A critical implementation detail is the separation of validation from transformation. Validation workers should operate on low-CPU, high-memory instances, utilizing ffprobe or native Python parsers to read headers without decoding frames. This prevents wasted GPU cycles on fundamentally broken files. When validation passes, the asset receives a READY_FOR_TRANSCODE status and is pushed to the compute broker. If validation fails repeatedly, the pipeline triggers exponential backoff and alerts the media operations team via structured logging pipelines.

Compute Handoff & Hardware-Accelerated Scaling

Once format resolution and validation are complete, the ingestion architecture hands control to the transformation layer. This handoff must be stateless and payload-agnostic, passing only the normalized asset URI, target profile manifest, and processing constraints. GPU-accelerated transcoding pipelines leverage hardware encoders (NVENC, AMF, Quick Sync) to scale throughput while maintaining deterministic output quality. The ingestion layer’s role here is to ensure that input frames are aligned to hardware encoder requirements: proper chroma subsampling, fixed keyframe intervals, and padded dimensions matching encoder block boundaries.

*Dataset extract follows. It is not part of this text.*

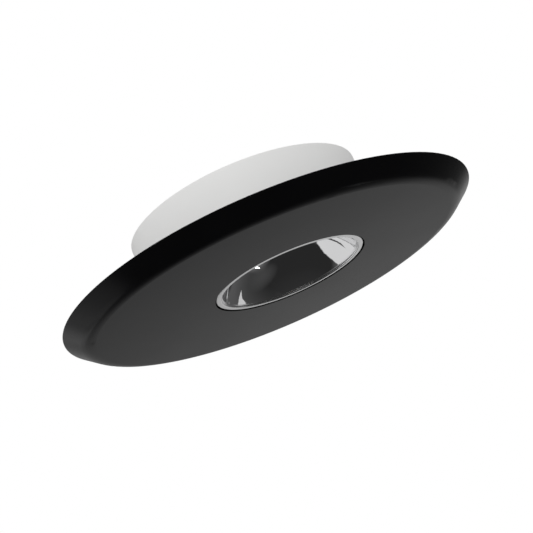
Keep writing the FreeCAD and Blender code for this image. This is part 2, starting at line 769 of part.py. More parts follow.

Scaling considerations require careful queue partitioning. High-complexity assets (e.g., 4K HDR, multi-track surround audio) must be routed to dedicated GPU pools, while lightweight podcast remuxes can execute on CPU-bound workers. The ingestion control plane monitors queue depth, worker health, and hardware utilization, dynamically adjusting concurrency limits to prevent thermal throttling or memory exhaustion. By maintaining strict data contracts at the boundary, the entire pipeline achieves predictable latency, reproducible output, and fault-tolerant automation across enterprise media supply chains.